This was published 2 years ago
Opinion
Hello Martin: Pakula takes off with Helloworld
By Noel Towell and Kishor Napier-Raman
Helloworld boss Andrew Burnes likes to be besties with the politically-well connected.
Burnes’ good pal, former federal treasurer Joe Hockey told staff at the Australian embassy in Washington – while Hockey was serving as ambassador there in 2017 – to meet with one of Burnes’ executives.
At the time Helloworld, in which Hockey held $1.3 million worth of shares, was pitching for lucrative diplomatic travel contracts.
Another former Liberal luminary, Matthias Cormann, admitted to taking thousands of dollars in freebies from the company just weeks before Helloworld was announced as the winner of a tender by Cormann’s department, finance, for $1 billion in federal government flight and accommodation spending.
But with Joe and Matthias very much yesterday’s men, politically speaking, Burnes’ changing taste in friends hints that the former Liberal Party treasurer reckons Labor is here to stay for at least the next little while.
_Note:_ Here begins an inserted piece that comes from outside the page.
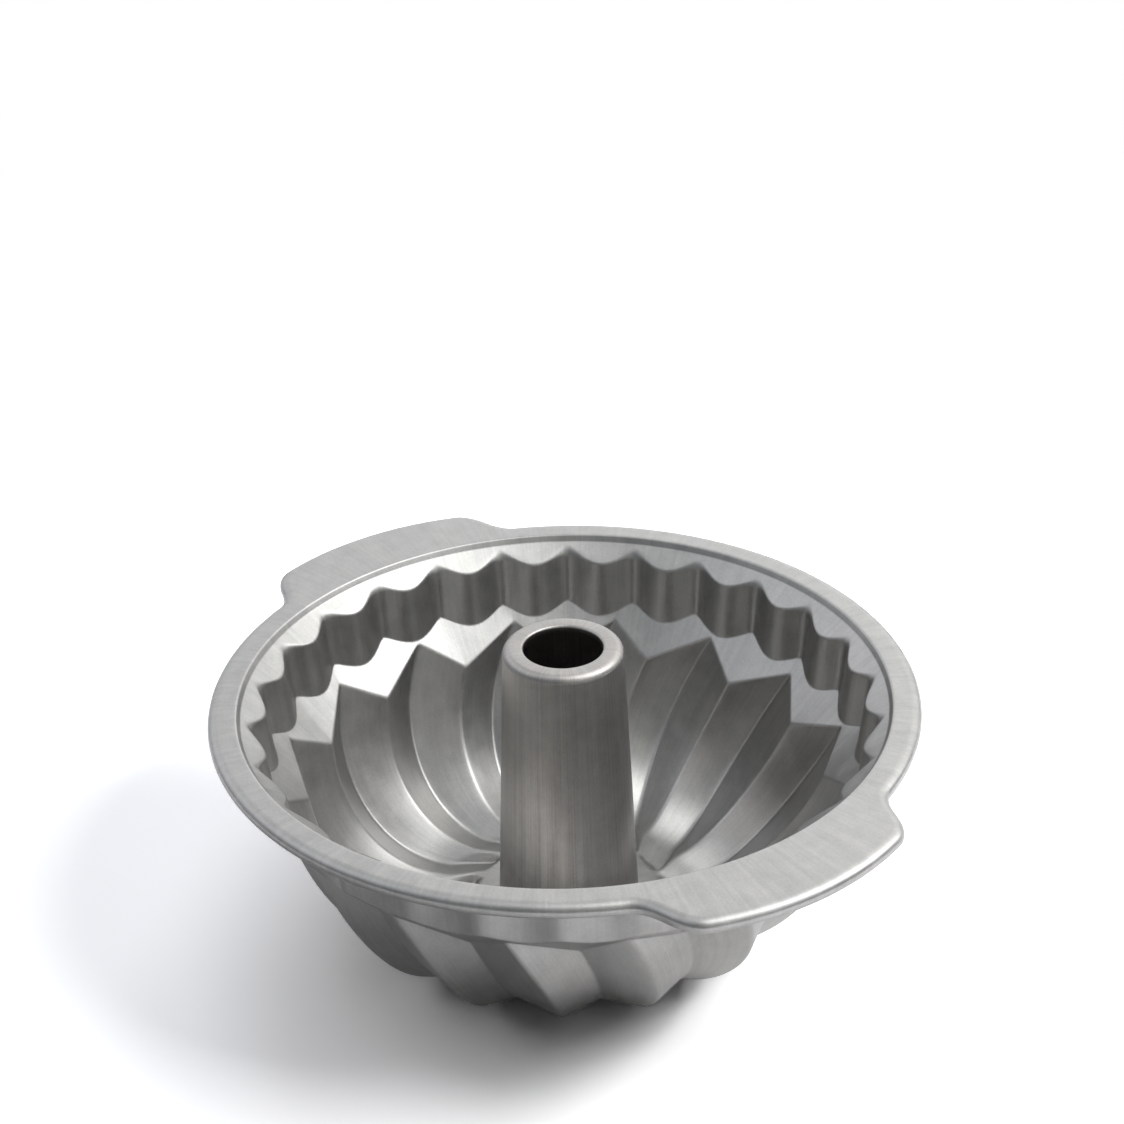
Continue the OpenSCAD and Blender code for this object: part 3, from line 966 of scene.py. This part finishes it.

Former Victorian Labor state minister Martin Pakula, part of post-pandemic exodus of talent and experience from Dan Andrews’ frontbench, is to join Helloworld as a non-executive director as the travel outfit – itself knocked around badly by the COVID crisis, tries to recover.
Company chairman Garry Hounsell was talking a big game on Wednesday as he announced the new recruit, a horse racing tragic who is well liked in both state and federal Labor circles, but more importantly who was the state’s tourism minister until very recently.
“Mr Pakula … has served the people of Victoria faultlessly for many years, and we are looking forward to his input to the ongoing development of Helloworld Travel,” Hounsell said.
Now, Pakula was far from the worst performer among the many to have inhabited Andrews’ cabinet over the years, and it certainly took talent for him to skip away unscathed from the hotel quarantine debacle in which his department was up to its whatsits, but we reckon “faultlessly” is pushing it a bit.
We’ll be intrigued at what investors make of all this. Helloworld shares, which traded for more than a fiver before the pandemic are still languishing around the $1.50 mark.
That shouldn’t bother Pakula too much. He doesn’t have any.